Hide Forgot
Description of problem: EC2/E jobs are sometimes executed locally instead of being correctly routed. According to developers: <rsquared> [...] What is happening makes sense, and from the logs looks to be a race between the JR and the Negotiator since the job has real requirements. Version-Release number of selected component (if applicable): Found on 2.0rc, all supported architectures (i386/x86_64, RHEL5.6/6.1): condor-7.6.1-0.8 condor-classads-7.6.1-0.8 condor-ec2-enhanced-hooks-1.2-2 python-condorec2e-1.2-2 python-condorutils-1.5-3 but most probably it is a pre-existing issue. Most likely it does not depend on EC2 jobs, but it could be related to the interaction between Negotiator and JobRouter.
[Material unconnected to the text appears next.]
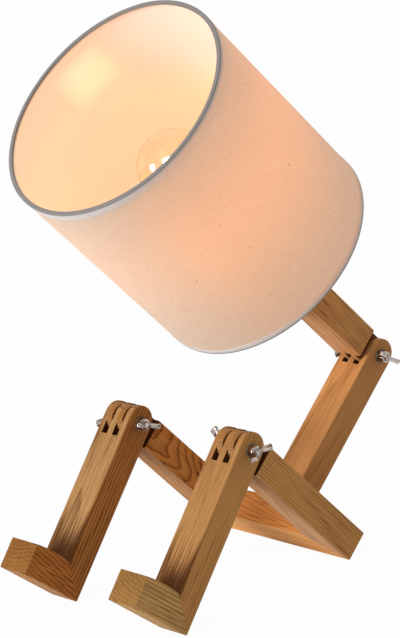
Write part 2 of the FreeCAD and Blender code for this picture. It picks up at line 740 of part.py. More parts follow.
def make_spider():
    """The flat hub on the lampholder and its arms, which meet the rear ring."""
    hub_r = holder_flange_d / 2 + SPIDER_HUB_RIM
    bore = SKIRT_D / 2 + THREAD_PLAY + SPIDER_HUB_PLAY
    hub = turned([(bore, flange_front), (hub_r, flange_front), (hub_r, collar_start), (bore, collar_start)])
    collar_room = rod(collar_d + 2 * COLLAR_ROOM, Y_AXIS * collar_start, Y_AXIS * skirt_end)
    return hub.fuse(spider_arms()).cut(rim_wire(0)).cut(collar_room)


def globe_profile(shrink):
    """Radii and centres of the glass: a globe and the curve into its neck."""
    globe_r = GLOBE_D / 2
    flare = 2 * math.atan((globe_r - glass_neck_d / 2) / GLASS_NECK_L)
    flare_r = GLASS_NECK_L / math.sin(flare) - globe_r
    flare_x = glass_neck_d / 2 + flare_r
    meet = Vector(math.cos(flare), -math.sin(flare), 0)
    radius = globe_r - shrink
    sweep = flare_r + shrink
    neck = (flare_x - sweep, cap_end)
    neck_mid = (flare_x - sweep * math.cos(flare / 2), cap_end + sweep * math.sin(flare / 2))
    join = (radius * meet.x, globe_centre + radius * meet.y)
    side_angle = (math.pi / 2 - flare) / 2
    side = (radius * math.cos(side_angle), globe_centre + radius * math.sin(side_angle))
    top = (0.0, globe_centre + radius)
    return neck, neck_mid, join, side, top


def make_bulb_glass():
    """The clear globe with an even wall, open towards its cap."""
    neck, neck_mid, join, side, top = globe_profile(0)
    in_neck, in_mid, in_join, in_side, in_top = globe_profile(GLASS_T)
    return turned([neck, neck_mid + join, side + top, in_top, in_side + in_join, in_mid + in_neck])


def make_bulb_cap():
    """The screw cap, a thin metal sleeve that meets the glass and the insulator."""
    outer = CAP_D / 2
    inner = outer - CAP_WALL
    return turned([(inner, cap_start), (outer, cap_start), (outer, cap_end), (inner, cap_end)])


def make_bulb_base():
    """The insulator below the cap, with its centre button."""
    rim = CAP_D / 2
    button = CAP_BUTTON_D / 2
    slope = cap_start - CAP_INSULATOR_SLOPE
    return turned([(0, button_tip), (button - CAP_BUTTON_EASE, button_tip),
                   (button, button_tip + CAP_BUTTON_EASE), (button, button_tip + CAP_BUTTON_L),
                   (rim - CAP_INSULATOR_SLOPE, slope), (rim - THREAD_PLAY, cap_start), (0, cap_start)])


def make_filament_stem():
    """The glass foot inside the bulb: a flare on the neck and a thin post."""
    flare_r = glass_neck_d / 2 - GLASS_T - STEM_PLAY
    post = STEM_D / 2
    foot = cap_end - STEM_FOOT_L
    flare_top = cap_end + STEM_FLARE_L
    top = globe_centre - STEM_SHORT
    return turned([(0, foot), (flare_r, foot), (flare_r, cap_end + STEM_RIM_T),
                   (post + STEM_FLARE_BOW, cap_end + STEM_FOOT_L, post, flare_top), (post, top), (0, top)])


def make_filament():
    """Two lead wires up from the post and the coil between their tips."""
    half = FILAMENT_SPAN / 2
    foot = globe_centre - STEM_SHORT
    tip = globe_centre + FILAMENT_AHEAD
    solids = []
    for sign in SIDES.values():
        solids.append(rod(LEAD_D, Vector(sign * LEAD_ROOT, foot, 0), Vector(sign * half, tip, 0)))
    ends = Vector(-half, tip, 0), Vector(0, tip + FILAMENT_RISE, 0), Vector(half, tip, 0)
    arc = Part.Arc(*ends)
    section = Part.Wire(Part.makeCircle(FILAMENT_D / 2, ends[0], arc.tangent(arc.FirstParameter)[0]))
    coil = Part.Wire(arc.toShape()).makePipeShell([section], True, False)
    return coil.fuse(solids).cut(make_filament_stem())


def add(name, shape):
    """Keep one named piece and write nothing that isn't closed and valid."""
    if not shape.isValid():
        raise ValueError("not valid: " + name)
    nodes[name] = shape


# Root: the U, the post and the neck joint's bolt, which stays with the post
for side, sign in SIDES.items():
    add(side + "_thigh", at(make_thigh(side), thigh_turn, knee, sign * knee_x))
add("seat_crossbar", at(make_seat(), thigh_turn, knee))
add("seat_dowels", at(make_seat_dowels(), thigh_turn, knee))
add("torso_post", at(make_torso(), torso_turn, neck_pivot))
add("torso_dowels", at(torso_dowel_room(0, 0), torso_turn, neck_pivot))

# Legs
for side, sign in SIDES.items():
    add(side + "_shin", at(make_shin(), shin_turn, knee, sign * knee_x))
    add(side + "_foot", at(make_foot(), shin_turn, knee, sign * knee_x))
    add(side + "_foot_dowel", at(foot_dowel_room(0, 0), shin_turn, knee, sign * knee_x))

# Bolts, washers and wing nuts, turned as they were left
clamps = (("left_knee", knee_x, knee), ("right_knee", -knee_x, knee), ("neck", 0.0, neck_pivot))
for joint, x, pivot in clamps:
    add(joint + "_bolt", at(make_wing_bolt(BOLT_TURNS[joint]), 0, pivot, x))
    add(joint + "_washers", at(make_washers(), 0, pivot, x))
    add(joint + "_wing_nut", at(make_wing_nut(NUT_TURNS[joint]), 0, pivot, x))

# Head
head_pieces = {
    "neck_block": make_neck(), "cable_grommet": make_grommet(), "threaded_nipple": make_nipple(),
    "nipple_locknut": make_locknut(), "holder_cap": make_holder_cap(), "holder_skirt": make_holder_skirt(),
    "screw_shell": make_screw_shell(), "contact_block": make_contact_block(),
    "centre_contact": make_centre_contact(), "terminal_screws": make_terminal_screws(),
    "shade_collar": make_shade_collar(), "shade_spider": make_spider(), "shade_rear_ring": rim_wire(0),
    "shade_front_ring": rim_wire(SHADE_L), "shade_skin": make_shade_skin(),
    "shade_rear_trim": make_rear_trim(), "shade_front_trim": make_trim(SHADE_L),
    "bulb_glass": make_bulb_glass(), "bulb_cap": make_bulb_cap(), "bulb_base": make_bulb_base(),
    "filament_stem": make_filament_stem(), "filament": make_filament(),
}
for name, shape in head_pieces.items():
    add(name, at(shape, neck_turn, neck_pivot))

os.makedirs("parts", exist_ok=True)
for name, shape in nodes.items():
    shape.exportStep("parts/" + name + ".step")

print("knee", knee, "neck", neck_pivot, "shin lean", round(shin_lean, 2), "globe", round(globe_centre, 1))
print(len(nodes), "nodes")
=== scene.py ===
import json
import math

import bpy
from mathutils import Matrix, Vector


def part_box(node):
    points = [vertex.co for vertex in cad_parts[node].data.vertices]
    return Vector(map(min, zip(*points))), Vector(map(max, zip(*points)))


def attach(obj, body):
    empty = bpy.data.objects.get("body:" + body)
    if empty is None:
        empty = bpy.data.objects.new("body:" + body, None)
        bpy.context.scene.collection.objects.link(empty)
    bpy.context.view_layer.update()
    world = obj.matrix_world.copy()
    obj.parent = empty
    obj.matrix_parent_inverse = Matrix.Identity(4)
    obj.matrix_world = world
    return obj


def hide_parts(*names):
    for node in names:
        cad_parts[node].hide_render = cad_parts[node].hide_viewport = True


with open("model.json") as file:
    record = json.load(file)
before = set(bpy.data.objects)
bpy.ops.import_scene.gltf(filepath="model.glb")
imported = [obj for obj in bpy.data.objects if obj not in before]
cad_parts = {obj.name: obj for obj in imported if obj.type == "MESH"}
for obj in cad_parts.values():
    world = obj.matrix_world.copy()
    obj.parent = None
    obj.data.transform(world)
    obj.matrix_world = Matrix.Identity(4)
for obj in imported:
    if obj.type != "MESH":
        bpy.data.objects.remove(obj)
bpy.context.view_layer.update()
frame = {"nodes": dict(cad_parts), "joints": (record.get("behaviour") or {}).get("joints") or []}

# The two thighs of the seated figure are bars of oiled softwood, sawn square,
# eased by a light sanding and mitred to the seat bar. Their knee ends are cut
# into tongues, so end grain shows between the fingers of the shins.
MM = 0.001
BAR_W = 23.3
BAR_D = 19.5
THIGH_TILT = math.radians(48.5)
ARRIS = 0.22
ACROSS = Vector((1, 0, 0))
JOINT = {joint["name"]: Vector(joint["pos_m"]) for joint in frame["joints"]}
THIGH_WAY = Vector((0, math.cos(THIGH_TILT), -math.sin(THIGH_TILT)))
THIGH_UP = Vector((0, math.sin(THIGH_TILT), math.cos(THIGH_TILT)))


def ink(red, green, blue):
    """A colour given as it looks on a page, 0 to 255."""
    def linear(part):
        part /= 255
        return part / 12.92 if part <= 0.04045 else ((part + 0.055) / 1.055) ** 2.4
    return (linear(red), linear(green), linear(blue), 1.0)


def axes(origin, across, along):
    """A piece's own frame: X across, Y along, and Z out of its face."""
    turn = Matrix((across, along, across.cross(along))).transposed().to_4x4()
    return Matrix.Translation(origin) @ turn


class Value:
    """One output of a finish's nodes, so that a pattern is written as a sum."""

    def __init__(self, paint, socket):
        self.paint = paint
        self.socket = socket

    def maths(self, operation, *others):
        return self.paint.node("ShaderNodeMath", {"operation": operation},
                               dict(enumerate((self, *others))))

    def __add__(self, other):
        return self.maths("ADD", other)

    __radd__ = __add__

    def __sub__(self, other):
        return self.maths("SUBTRACT", other)

    def __rsub__(self, other):
        return self.after("SUBTRACT", other)

    def __mul__(self, other):
        return self.maths("MULTIPLY", other)

    __rmul__ = __mul__

    def __truediv__(self, other):
        return self.maths("DIVIDE", other)

    def __rtruediv__(self, other):
        return self.after("DIVIDE", other)

    def __pow__(self, other):
        return self.maths("POWER", other)

    def __rpow__(self, other):
        return self.after("POWER", other)

    def after(self, operation, other):
        """The same with the other value first."""
        return self.paint.node("ShaderNodeMath", {"operation": operation}, {0: other, 1: self})

    def between(self, low, high):
        """0 below low, 1 above high, and a soft step in between."""
        return self.paint.node("ShaderNodeMapRange", {"interpolation_type": "SMOOTHSTEP"},
                               {"Value": self, "From Min": low, "From Max": high})

    def kept(self):
        """No less than 0 and no more than 1."""
        return self.maths("MAXIMUM", 0.0).maths("MINIMUM", 1.0)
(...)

How reproducible: Configure a personal condor on a i686 system to support EC2 jobs and submit many instances (10 should be enough) of something like: ----------- universe = vanilla executable = /bin/sleep arguments = 600 output = /tmp/hostname32.$ENV(USER).$(cluster).out error = /tmp/hostname32.$ENV(USER).$(cluster).err log = /tmp/ulog.$ENV(USER).$(cluster).log requirements = Arch == "INTEL" should_transfer_files = yes when_to_transfer_output = on_exit transfer_executable = false +WantAWS = True +WantArch = "INTEL" +WantCPUs = 1 +EC2RunAttempts = 1 queue ----------- (on 64 bit the issue is triggered when a 64 bit AMI is required, so replace INTEL with X86_64 in requirements and WantArch). Few instances of the jobs will be executed locally.
It's not a bug, but an omission in the job submission file (missing WantAWS =!= true as part of the requirements).